The new API would follow this schema (note: naming, fields and overall structure are subject to refinement):

// Request arguments for retrieving canister metrics.

type canister_metrics_args = record {

    canister_id : principal;

};

// Response containing the named or custom metrics.

type canister_metrics_result = record {

    // ... 

    // Named field metrics, e.g. cycles_received, cycles_sent etc.

    canister_metrics: opt canister_metrics; // Defined in the section below.



    // Custom metrics.

    // e.g., per exported method or feature specific metrics

    // Additional custom groups can be added later.

    cycles_custom_metrics: opt custom_metrics; // Defined in the section below.

};

service ic : {

    // ... existing methods ...



    // Returns canister's metrics.

    canister_metrics : (canister_metrics_args) -> (canister_metrics_result);

};

Core Metrics

The proposed solution introduces replica support for capturing more detailed metrics. In the first phase, cycle consumption will be the primary focus. Later iterations may extend to other areas (e.g., instructions, memory, throughput).

The list below is meant to give stakeholders an idea of the kind of data that could be provided.

type cycles_metrics = record {

    memory_usage_cycles: nat;                            // cycles consumed for memory

    compute_allocation: nat;                             // cycles consumed for compute allocation

    ingress_induction: nat;                              // cycles for inducting ingress messages

    instruction_executed_cycles: nat;                    // cycles charged for instruction execution

    request_response_transmission_cycles_cost: nat;      // cycles used for message transmission

    cycles_sent: nat;

    cycles_received: nat;

    cycles_refunded: nat;

    cycles_reserved: nat;

    // ... etc

};


// Core set of named, well-defined metrics.

type canister_metrics = record {

    cycles_metrics: opt cycles_metrics;

    // Future expansion: instructions, memory, usage, throughput etc.

}; 

Custom Metrics

In addition to the well-defined metrics, developers may also want customizable metrics and statistics, such as per-method counters or feature-specific data where names are not predefined.

type canister_counter = record {

    name : text;

    value : nat;

    // Optional: additional metadata info, such as category, method type.

};



// Custom metrics (e.g., per-method or feature-specific).

type custom_metrics = record {

    counters : vec canister_counter;

}

What we are asking the community

Please let us know if the solution provided would work and bring value to your development experience on the Internet Computer, and if there are other types of metrics you’d find particularly useful.

We welcome any suggestions that you may have. Your input will help us refine the design and ensure that Canister Insights delivers the visibility and control developers truly need. Thank you for taking the time to share your thoughts with us!

10 Likes

Cool initiative :+1:

Might just be me but I’m a bit confused about the proposed definition of canister_metrics_result, particularly the field canister_metrics.
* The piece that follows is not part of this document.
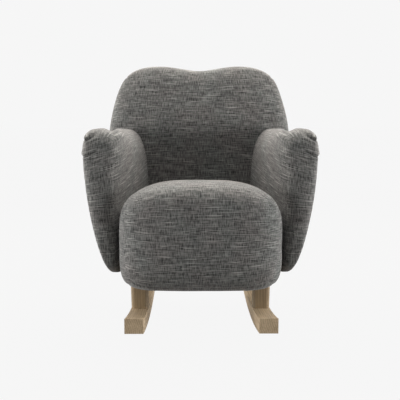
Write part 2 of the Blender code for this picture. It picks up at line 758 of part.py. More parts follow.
def build_arm_bolt(place):
    start, end = arm_bolt_ends(place)
    profile = [
        (0.0, end),
        (ARM_BOLT["radius"], end),
        (ARM_BOLT["radius"], start),
        (ARM_BOLT["head"], start),
        (ARM_BOLT["head"], start - ARM_BOLT["head_thick"]),
        (0.0, start - ARM_BOLT["head_thick"]),
    ]
    bolt = turned("arm_bolt", profile, STEEL, (0.0, ARM_BOLT_Y[place], ARM_BOLT["z"]),
                  turn=(0.0, math.pi / 2, 0.0), sides=12)
    both_sides(bolt, f"arm_bolt_{place}")


# ---------------------------------------------------------------- upholstery
def leg_pocket(place, side):
    x, y = side * RUNNER_X, LEG_Y[place]
    half_x, half_y = LEG_HEAD_SIZE[0] / 2 + FIT, LEG_HEAD_SIZE[1] / 2 + FIT
    return box(f"leg_pocket_{place}_{'right' if side > 0 else 'left'}",
               (x - half_x, y - half_y, BELOW_SEAT),
               (x + half_x, y + half_y, LEG_TOP[place] + 2 * FIT))


def seat_frame_pocket():
    """The space in the seat foam for the frame and webbing, open to the rear."""
    low, top = FRAME_BOTTOM - FIT, FRAME_TOP + 0.0075
    bm = bmesh.new()
    front, rear = FRONT_RAIL_Y - FIT, 0.24
    outline = [
        (-rail_outer_x(front) - FIT, front), (rail_outer_x(front) + FIT, front),
        (rail_outer_x(rear) + FIT, rear), (-rail_outer_x(rear) - FIT, rear),
    ]
    face = bm.faces.new([bm.verts.new((x, y, low)) for x, y in outline])
    raised = bmesh.ops.extrude_face_region(bm, geom=[face])["geom"]
    tops = [item for item in raised if isinstance(item, bmesh.types.BMVert)]
    bmesh.ops.translate(bm, vec=(0, 0, top - low), verts=tops)
    bmesh.ops.recalc_face_normals(bm, faces=bm.faces)
    return as_object("seat_frame_pocket", bm)


def build_dust_cover():
    """A thin tapered panel that fills the opening under the seat."""
    (front_x, front_y), (rear_x, rear_y) = DUST_COVER["front"], DUST_COVER["rear"]
    outline = [(-front_x, front_y), (front_x, front_y), (rear_x, rear_y), (-rear_x, rear_y)]
    panel = plate("dust_cover", outline, DUST_COVER["thick"], LINING)
    panel.location.z = SEAT_UNDERSIDE + DUST_COVER["lift"]


def build_seat(underside, side_ways, bolt_ways):
    cover = soft_cover(
        "seat_cover", SEAT_DIVISIONS, seat_point,
        lambda c: c.z < -0.99 and abs(c.x) < 0.4 and -0.556 < c.y < 0.778
    )
    pockets = [leg_pocket("front", side) for side in (1, -1)]
    cut(cover, *side_ways, *pockets, *bolt_ways)
    settle(cover)
    foam = soft_filling("seat_foam", SEAT_DIVISIONS, seat_point)
    cut(foam, seat_frame_pocket(), underside, *pockets, *bolt_ways)
    settle(foam)
    build_dust_cover()


def build_back(axis, side_ways, rear_way):
    pockets = [leg_pocket("rear", side) for side in (1, -1)]
    cover = soft_cover(
        "back_cover", BACK_DIVISIONS, back_point,
        lambda c: c.z < -0.99 and abs(c.x) < 0.5 and abs(c.y) < 0.5
    )
    cut(cover, *side_ways, *pockets)
    settle(cover)

    half = BACK_FRAME_THICK / 2
    split = -half - CLEAR - STRAP_THICK - CLEAR
    behind = box("back_split_behind", (-FAR, split, -FAR), (FAR, FAR, 2 * FAR))
    ahead = box("back_split_ahead", (-FAR, -FAR, -FAR), (FAR, split + CLEAR, 2 * FAR))
    recess = box("back_frame_recess",
                 (-CREST_HALF_LENGTH - FIT, split - FIT, -POST_FOOT_ROOM),
                 (CREST_HALF_LENGTH + FIT, half + FIT, POST_LENGTH + CREST_HEIGHT + 2 * FIT))
    for cutter in (behind, ahead, recess):
        cutter.parent = axis

    front = soft_filling("back_foam_front", BACK_DIVISIONS, back_point)
    cut(front, behind, rear_way, *side_ways, *pockets)
    settle(front)
    rear = soft_filling("back_foam_rear", BACK_DIVISIONS, back_point)
    cut(rear, ahead, recess, rear_way, *side_ways, *pockets)
    settle(rear)


def build_arms(panel_way, bolt_ways):
    cover = soft_cover(
        "arm_cover", ARM_DIVISIONS, arm_point,
        lambda c: c.z < -0.99 and abs(c.x) < 0.5 and abs(c.y) < 0.5
    )
    cut(cover, *bolt_ways)
    both_sides(cover, "arm_cover")

    split = -ARM_PANEL_THICK / 2 - CLEAR
    inner_half = box("arm_split_inner", (-FAR, -FAR, -FAR), (FAR, FAR, split + CLEAR / 2))
    outer_half = box("arm_split_outer", (-FAR, -FAR, split - CLEAR / 2), (FAR, FAR, FAR))
    for cutter in (inner_half, outer_half):
        cutter.matrix_world = arm_panel_matrix()
    outer = soft_filling("arm_foam_outer", ARM_DIVISIONS, arm_point)
    cut(outer, inner_half, panel_way)
    both_sides(outer, "arm_foam_outer")
    inner = soft_filling("arm_foam_inner", ARM_DIVISIONS, arm_point)
    cut(inner, outer_half, *bolt_ways)
    both_sides(inner, "arm_foam_inner")


def round_shading():
    for obj in PIECES.objects:
        if obj.type == "MESH":
            obj.data.shade_smooth()
            obj.data.set_sharp_from_angle(angle=math.radians(40))


def main():
    build_runner()
    leg_bolt_ways = {place: build_leg(place) for place in LEG_Y}
    for place in LEG_Y:
        build_leg_bolt(place)
        build_runner_screw(place)

    arm_bolt_ways = [build_arm_bolt_way(place) for place in ARM_BOLT_Y]
    left_bolt_ways = []
    for way in arm_bolt_ways:
        twin = way.copy()
        twin.parent = LEFT_SIDE
        CUTTERS.objects.link(twin)
        left_bolt_ways.append(twin)
    for place in ARM_BOLT_Y:
        build_arm_bolt(place)

    side_ways, rear_way = build_seat_frame(
        leg_bolt_ways["front"], leg_bolt_ways["rear"], arm_bolt_ways
    )
    build_webbing()
    axis = build_back_frame()
    panel_way = build_arm_panel(arm_bolt_ways)

    low, high = FOAM_OPENING
    underside = box("underside_opening", (*low, BELOW_SEAT), (*high, FRAME_BOTTOM + 2 * FIT))
    build_seat(underside, side_ways, arm_bolt_ways + left_bolt_ways)
    build_back(axis, side_ways, rear_way)
    build_arms(panel_way, arm_bolt_ways)
    round_shading()


clear_scene()
PIECES = new_collection("rocking_chair")
CUTTERS = new_collection("cutters")
LEFT_SIDE = bpy.data.objects.new("left_side", None)
PIECES.objects.link(LEFT_SIDE)
LEFT_SIDE.scale = (-1.0, 1.0, 1.0)
bpy.context.view_layer.update()
main()
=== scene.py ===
"""Looks of an upholstered rocking chair: a padded seat, a padded back and two padded arms in a
grey slub weave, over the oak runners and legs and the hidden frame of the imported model.

Metres, +Z up, the chair faces -Y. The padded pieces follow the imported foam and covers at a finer
scale, with seams, puckers and pleats. The arms also have a valley along the top, an inner bulge
and a top that falls to the rear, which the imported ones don't.
"""

import math

import bmesh
import bpy
import numpy as np
from mathutils import Euler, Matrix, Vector, noise
from mathutils.bvhtree import BVHTree
from mathutils.kdtree import KDTree


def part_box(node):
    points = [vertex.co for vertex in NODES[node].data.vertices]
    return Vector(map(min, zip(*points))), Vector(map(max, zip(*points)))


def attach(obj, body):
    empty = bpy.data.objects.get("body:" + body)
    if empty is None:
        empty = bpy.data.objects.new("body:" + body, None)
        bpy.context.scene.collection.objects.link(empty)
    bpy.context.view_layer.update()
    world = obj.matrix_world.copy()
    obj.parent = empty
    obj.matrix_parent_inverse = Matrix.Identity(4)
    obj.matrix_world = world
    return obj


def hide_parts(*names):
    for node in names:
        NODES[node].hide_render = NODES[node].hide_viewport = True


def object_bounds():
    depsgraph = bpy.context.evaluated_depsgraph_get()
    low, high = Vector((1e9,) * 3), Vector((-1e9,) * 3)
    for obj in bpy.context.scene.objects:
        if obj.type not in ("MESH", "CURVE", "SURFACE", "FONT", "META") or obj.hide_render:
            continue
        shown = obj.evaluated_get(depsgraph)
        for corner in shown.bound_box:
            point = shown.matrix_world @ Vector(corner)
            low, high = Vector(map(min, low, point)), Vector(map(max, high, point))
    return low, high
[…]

type canister_metrics_result = record {
    canister_metrics: opt canister_metrics; 
    cycles_custom_metrics: opt custom_metrics; 
};

The field name feels a bit redundant with its parent as I’m not entirely sure what it contains and how it differs from cycles_custom_metrics. Are these meant to be the “core metrics” you mentioned? If so, would it make more sense to call the field core_metrics instead?

type canister_metrics_result = record {
    core_metrics: opt core_metrics; 
    cycles_custom_metrics: opt custom_metrics; 
};
3 Likes

the enriched execution/cycle information is appealing, but if not optional it raises a small concern: some IC applications are heavily dependent on a single canister or small number of canisters. Is there any delta from smoke/load testing to understand the concurrent impact to resources on a validator after this API has a minimal load for all canisters? i.e. what does a validator running all activitely richer metrics for some [or all] queries/updates see compared to one with no usage of the metric API?